The Effects of Youth Employment: Evidence from New York City Lotteries *

Quarterly Journal of Economics 2016 131(1), 423-460
Abstract Programs to encourage labor market activity among youth, including public employment programs and wage subsidies like the Work Opportunity Tax Credit, can be supported by three broad rationales. They may (i) provide contemporaneous income support to participants; (ii) encourage work experience that improves future employment and/or educational outcomes of participants; and/or (iii) keep participants “out of trouble.” We study randomized lotteries for access to the New York City (NYC) Summer Youth Employment Program (SYEP), the largest summer youth employment program in the United States, by merging SYEP administrative data on 294,100 lottery participants to IRS data on the universe of U.S. tax records; to New York State administrative incarceration data; and to NYC administrative cause of death data. In assessing the three rationales, we find that (i) SYEP participation causes average earnings and the probability of employment to increase in the year of program participation, with modest contemporaneous crowdout of other earnings and employment; (ii) SYEP participation causes a modest decrease in average earnings for three years following the program and has no impact on college enrollment; and (iii) SYEP participation decreases the probability of incarceration and decreases the probability of mortality, which has important and potentially pivotal implications for analyzing the net benefits of the program.

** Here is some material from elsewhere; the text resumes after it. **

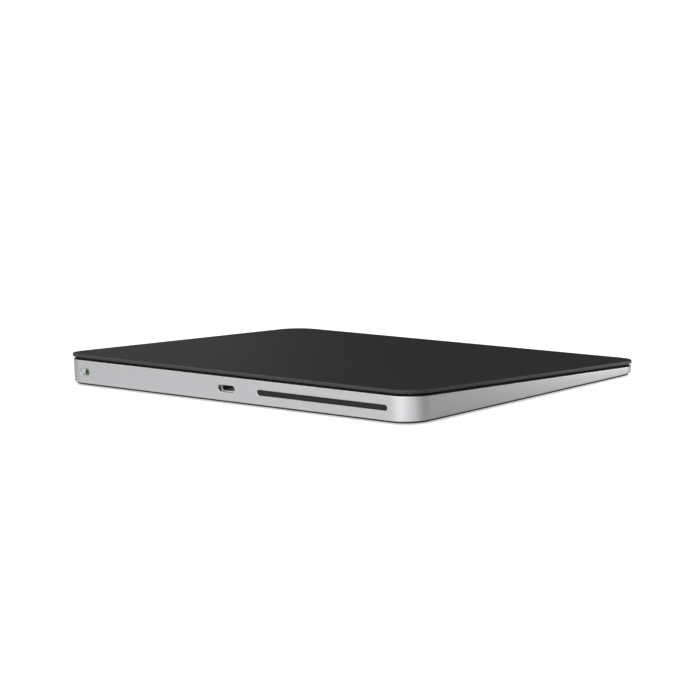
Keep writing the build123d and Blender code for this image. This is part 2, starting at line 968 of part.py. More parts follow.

The Effects of High-Skilled Immigration Policy on Firms: Evidence from Visa Lotteries

Journal of Political Economy 2022 130(10), 2501-2533
We compare winning and losing firms in lotteries for H-1B visas, matching administrative data on these lotteries to administrative tax data on US firms and to approved US patents. Winning one additional H-1B visa crowds out about 1.5 other workers at the firm. Additional H-1Bs have insignificant and at most modest effects on firm innovation. More general evidence from the universe of US firms and the universe of H-1B visas using alternative estimation strategies is consistent with these results. Firms that hire H-1Bs grow faster and innovate more because they are different in other ways from firms that do not.